Artikel 790 Burgerlijk Wetboek bepaalt dat zolang tegen erfgenamen die een nalatenschap verworpen hebben, geen verjaring is verkregen van het recht om te aanvaarden, zij bevoegd blijven om de nalatenschap alsnog te aanvaarden, indien deze niet reeds door andere erfgenamen is aanvaard, onverminderd evenwel de rechten die door derden op de goederen van de nalatenschap mochten zijn verkregen, hetzij door verjaring, hetzij door handelingen die wettig verricht zijn met de curator van de onbeheerde nalatenschap.
Erfgenamen die dus verworpen hebben kunnen op hun beslissing nog terugkomen mits de nalatenschap nog niet door andere erfgenamen is aanvaard. Dit kan zelfs nog indien de Belgische Staat de inbezitstelling heeft gevorderd. Immers, de staat is geen erfgenaam. De ratio legis van art. 790 BW is het vermijden van wanorde en vermijden dat de nalatenschapsgoederen door om het even wie kunnen worden opgeëist. (Antwerpen 30 juni 2015, T.Not. 2015, al . 10, 683-688, noot J. Verstraete en synthese van G. Degeest,TEP 2016/3, 352).
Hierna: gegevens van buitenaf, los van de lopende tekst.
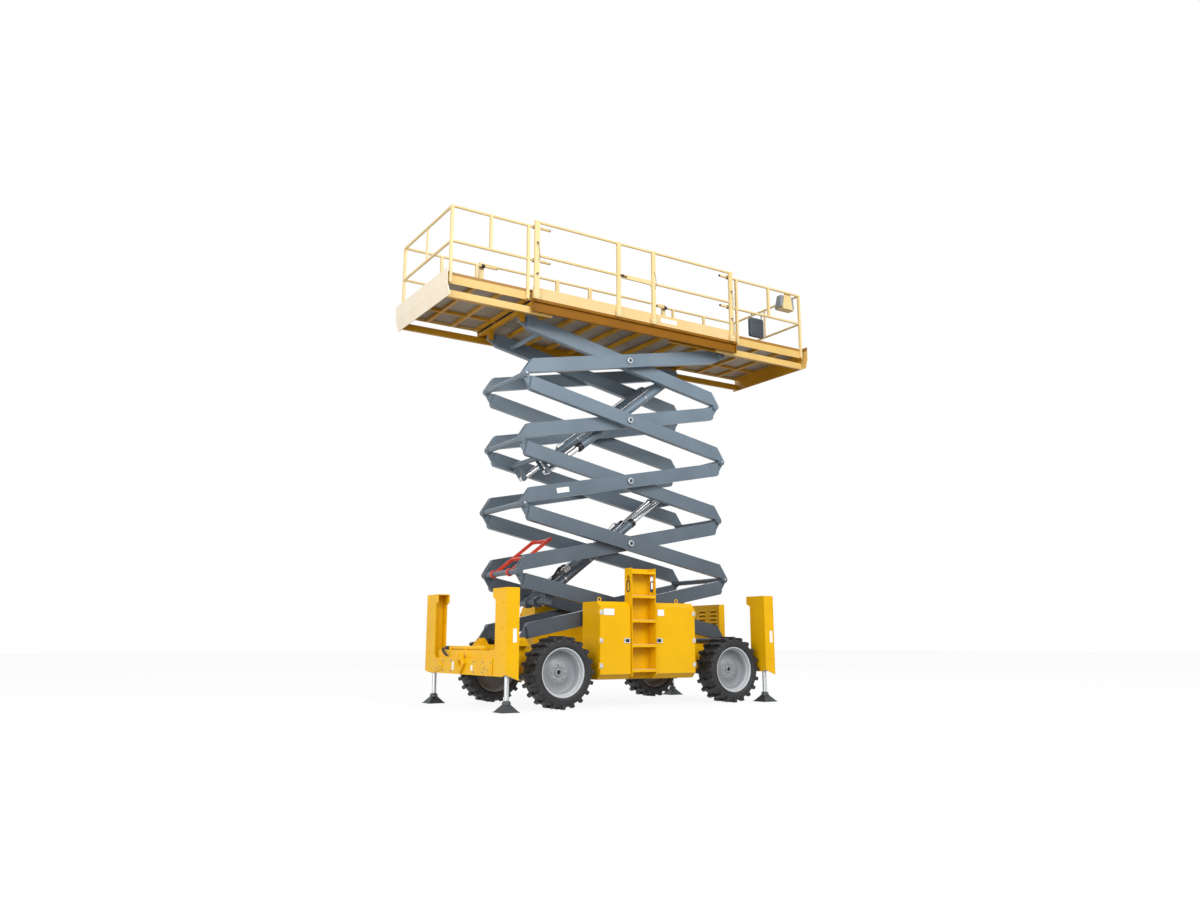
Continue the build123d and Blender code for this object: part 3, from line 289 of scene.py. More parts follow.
finishes["tyreRubber"] = rubberFinish()
finishes["galvanised"] = steelFinish("galvanised", (0.36, 0.38, 0.39), (0.60, 0.62, 0.63), 0.34, 60.0)
finishes["chrome"] = steelFinish("chrome", (0.62, 0.63, 0.65), (0.74, 0.75, 0.77), 0.10, 200.0)
finishes["boltSteel"] = steelFinish("boltSteel", (0.30, 0.30, 0.31), (0.46, 0.46, 0.47), 0.32, 90.0)
finishes["deckMesh"] = meshFinish()
finishes["legSteel"] = legFinish()
finishes["capSteel"] = steelFinish("capSteel", (0.50, 0.51, 0.52), (0.72, 0.73, 0.74), 0.30, 140.0)
finishes["footSteel"] = steelFinish("footSteel", (0.07, 0.076, 0.082), (0.15, 0.157, 0.165), 0.42, 80.0)
print("finishes made:", len(finishes))


def seenStraight(tree):
    # 1 where the camera sees it directly, in metal or through glass
    camera, glossy, through = [addNode(tree, "ShaderNodeLightPath", output=f"Is {kind} Ray")
                               for kind in ("Camera", "Glossy", "Transmission")]
    return (camera + glossy + through).clipped()


def floorFinish():
    finish = Finish("paleFloor", roughness=0.9)
    diffuse = finish.node("ShaderNodeLightPath", output="Is Diffuse Ray")
    finish.set(colour=finish.mix(diffuse, rgba((0.9, 0.9, 0.9)), rgba((0.34, 0.33, 0.31))))
    glow = finish.node("ShaderNodeEmission", values={"Strength": 1.0})
    blend = finish.node("ShaderNodeMixShader", values={
        0: seenStraight(finish.tree) * 0.90, 1: Tap(finish.tree, finish.shader.outputs[0]), 2: glow})
    finish.tree.links.new(blend.socket, finish.tree.nodes["Material Output"].inputs["Surface"])
    return finish.material


stage = {"floorSize": 160.0, "worldLight": 0.66}
bpy.ops.mesh.primitive_plane_add(size=stage["floorSize"], location=(0, 0, -0.002))
floor = bpy.context.object
floor.name = "floor"
floor.data.materials.append(floorFinish())

world = bpy.data.worlds.new("studio")
world.use_nodes = True
bpy.context.scene.world = world
background = world.node_tree.nodes["Background"]
background.inputs["Color"].default_value = (1, 1, 1, 1)
skyStrength = stage["worldLight"] + seenStraight(world.node_tree) * (1.0 - stage["worldLight"])
world.node_tree.links.new(skyStrength.socket, background.inputs["Strength"])

lamps = [
    {"name": "keyLamp", "place": (2.0, -17.0, 13.0), "aimAt": (0, 0, 3.0), "size": 9.0, "watts": 2500},
    {"name": "fillLamp", "place": (-15.0, -9.0, 6.0), "aimAt": (0, 0, 3.0), "size": 9.0, "watts": 1200},
    {"name": "lowLamp", "place": (-10.0, -1.5, 1.9), "aimAt": (1.8, 0, 1.1), "size": 2.0, "watts": 150},
    {"name": "backLamp", "place": (8.0, 14.0, 12.0), "aimAt": (0, 0, 4.0), "size": 9.0, "watts": 600},
]
for lamp in lamps:
    lampData = bpy.data.lights.new(lamp["name"], "AREA")
    lampData.size = lamp["size"]
    lampData.energy = lamp["watts"]
    lampObject = bpy.data.objects.new(lamp["name"], lampData)
    lampObject.location = lamp["place"]
    aim = Vector(lamp["aimAt"]) - Vector(lamp["place"])
    lampObject.rotation_euler = aim.to_track_quat("-Z", "Y").to_euler()
    bpy.context.scene.collection.objects.link(lampObject)
print("camera, floor and lamps in place")

# finishes on the frame's own pieces

sides = (("right", -1), ("left", 1))
corners = [(end, side) for end in ("rear", "front") for side, flip in sides]
nodeFinishes = {
    "armSlate": [f"scissor_{kind}_{level}" for kind in ("outer", "inner") for level in range(1, 6)]
                + ["lower_cylinder_barrels", "upper_cylinder_barrels"],
    "chrome": ["lower_cylinder_rods", "upper_cylinder_rods"],
    "legSteel": [f"leg_{end}_{side}" for end, side in corners],
    "gloss": ["knuckle_left", "knuckle_right", "tie_rod", "engine_block", "manual_box"],
    "propRed": ["safety_prop"],
    "boxGrey": ["control_box"],
    "deckMesh": ["deck_floor", "rear_deck_floor", "front_deck_floor"],
    "deckPaint": ["deck_frame"],
    "rearDeckPaint": ["rear_deck_frame"],
    "frontDeckPaint": ["front_deck_frame"],
    "railPaintedLight": ["guardrails", "gate_bar", "rear_deck_rails", "front_deck_rails"],
    "tyreRubber": [f"tyre_{end}_{side}" for end, side in corners],
    "wheelSilver": [f"rim_{end}_{side}" for end, side in corners],
}
finishOfNode = {node: finish for finish, members in nodeFinishes.items() for node in members}
for nodeName, node in nodes.items():
    node.data.materials.clear()
    node.data.materials.append(finishes[finishOfNode.get(nodeName, "machineYellow")])
print("frame pieces finished:", len(nodes))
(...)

uittreksel uit burgerlijk wetboek:
"Art. 790. Zolang tegen erfgenamen die een nalatenschap verworpen hebben, geen verjaring is verkregen van het recht om te aanvaarden, blijven zij bevoegd om de nalatenschap alsnog te aanvaarden, indien deze niet reeds door andere erfgenamen is aanvaard; onverminderd evenwel de rechten die door derden op de goederen van de nalatenschap mochten zijn verkregen, hetzij door verjaring, hetzij door handelingen die wettig verricht zijn met de curator van de onbeheerde nalatenschap."